▸ **Instruction**: Reproduce verbatim the lines up to and including the one with "from mathutils.bvhtree import BVHTree", starting from the first.

▸ **Dataset content**:
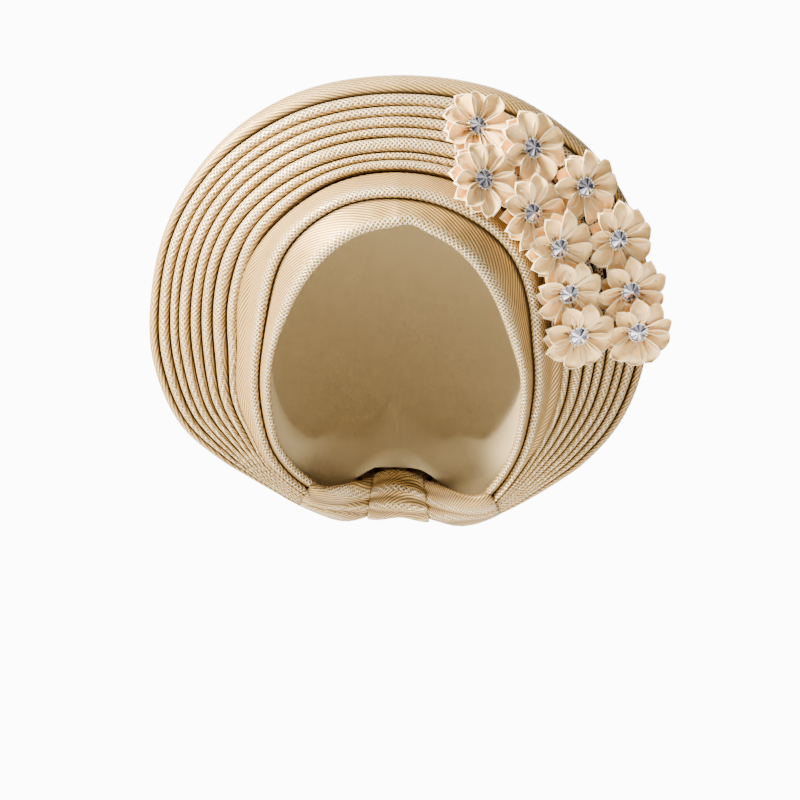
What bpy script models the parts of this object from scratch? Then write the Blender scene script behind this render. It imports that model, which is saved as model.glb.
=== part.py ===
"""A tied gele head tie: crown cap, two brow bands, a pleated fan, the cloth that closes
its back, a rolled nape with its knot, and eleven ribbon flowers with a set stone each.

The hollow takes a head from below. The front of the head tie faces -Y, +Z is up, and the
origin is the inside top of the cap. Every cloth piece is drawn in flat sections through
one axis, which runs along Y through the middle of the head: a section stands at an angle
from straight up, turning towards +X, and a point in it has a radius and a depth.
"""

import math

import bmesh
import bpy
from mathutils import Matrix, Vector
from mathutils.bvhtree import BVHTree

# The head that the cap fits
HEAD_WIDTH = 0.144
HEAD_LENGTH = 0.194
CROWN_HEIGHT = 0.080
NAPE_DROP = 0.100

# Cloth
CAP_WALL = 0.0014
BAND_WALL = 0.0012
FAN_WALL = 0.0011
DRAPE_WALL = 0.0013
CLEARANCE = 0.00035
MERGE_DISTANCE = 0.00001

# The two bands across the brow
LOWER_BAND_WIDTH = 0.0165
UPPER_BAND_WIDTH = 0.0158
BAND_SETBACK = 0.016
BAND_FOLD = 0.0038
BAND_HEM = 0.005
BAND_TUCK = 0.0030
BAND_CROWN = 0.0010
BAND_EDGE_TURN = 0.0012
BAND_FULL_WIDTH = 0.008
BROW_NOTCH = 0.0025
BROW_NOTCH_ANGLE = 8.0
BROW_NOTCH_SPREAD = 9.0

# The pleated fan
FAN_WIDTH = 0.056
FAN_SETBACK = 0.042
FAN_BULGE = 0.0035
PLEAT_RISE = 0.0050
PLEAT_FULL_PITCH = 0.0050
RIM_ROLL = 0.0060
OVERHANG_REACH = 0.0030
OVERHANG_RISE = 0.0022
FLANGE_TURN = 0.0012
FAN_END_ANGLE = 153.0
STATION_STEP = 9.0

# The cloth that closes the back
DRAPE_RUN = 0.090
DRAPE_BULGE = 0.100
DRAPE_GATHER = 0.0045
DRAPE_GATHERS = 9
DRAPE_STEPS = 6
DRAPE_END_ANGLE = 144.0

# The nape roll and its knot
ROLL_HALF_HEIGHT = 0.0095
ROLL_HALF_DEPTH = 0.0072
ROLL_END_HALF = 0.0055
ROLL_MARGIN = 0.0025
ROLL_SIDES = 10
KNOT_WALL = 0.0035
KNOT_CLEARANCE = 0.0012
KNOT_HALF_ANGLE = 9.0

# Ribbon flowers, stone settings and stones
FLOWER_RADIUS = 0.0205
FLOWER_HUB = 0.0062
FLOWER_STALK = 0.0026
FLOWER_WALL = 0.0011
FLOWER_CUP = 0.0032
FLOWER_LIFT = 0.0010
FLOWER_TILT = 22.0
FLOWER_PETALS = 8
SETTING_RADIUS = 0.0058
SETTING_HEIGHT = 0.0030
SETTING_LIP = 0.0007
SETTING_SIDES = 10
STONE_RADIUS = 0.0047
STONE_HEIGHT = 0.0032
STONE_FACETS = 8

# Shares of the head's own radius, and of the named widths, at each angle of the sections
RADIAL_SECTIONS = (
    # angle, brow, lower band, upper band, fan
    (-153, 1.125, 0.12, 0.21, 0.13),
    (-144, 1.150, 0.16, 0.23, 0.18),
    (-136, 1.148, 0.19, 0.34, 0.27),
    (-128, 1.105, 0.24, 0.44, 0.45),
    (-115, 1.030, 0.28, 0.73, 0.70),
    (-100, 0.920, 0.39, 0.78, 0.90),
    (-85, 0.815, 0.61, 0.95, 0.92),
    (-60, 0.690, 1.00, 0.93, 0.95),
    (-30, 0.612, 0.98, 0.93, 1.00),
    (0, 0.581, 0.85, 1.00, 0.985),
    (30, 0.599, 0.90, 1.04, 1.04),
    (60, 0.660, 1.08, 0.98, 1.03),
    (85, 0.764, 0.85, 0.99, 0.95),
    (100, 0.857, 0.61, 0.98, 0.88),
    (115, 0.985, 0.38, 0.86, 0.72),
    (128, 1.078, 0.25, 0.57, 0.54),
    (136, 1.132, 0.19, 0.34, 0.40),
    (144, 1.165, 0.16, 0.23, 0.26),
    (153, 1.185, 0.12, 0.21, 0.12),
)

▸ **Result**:
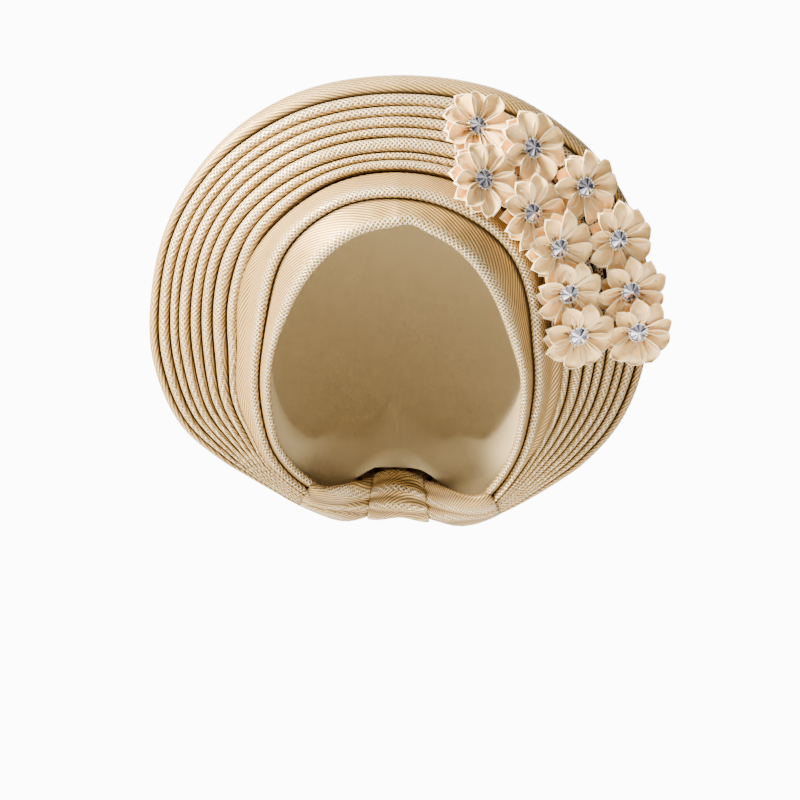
What bpy script models the parts of this object from scratch? Then write the Blender scene script behind this render. It imports that model, which is saved as model.glb.
=== part.py ===
"""A tied gele head tie: crown cap, two brow bands, a pleated fan, the cloth that closes
its back, a rolled nape with its knot, and eleven ribbon flowers with a set stone each.

The hollow takes a head from below. The front of the head tie faces -Y, +Z is up, and the
origin is the inside top of the cap. Every cloth piece is drawn in flat sections through
one axis, which runs along Y through the middle of the head: a section stands at an angle
from straight up, turning towards +X, and a point in it has a radius and a depth.
"""

import math

import bmesh
import bpy
from mathutils import Matrix, Vector
from mathutils.bvhtree import BVHTree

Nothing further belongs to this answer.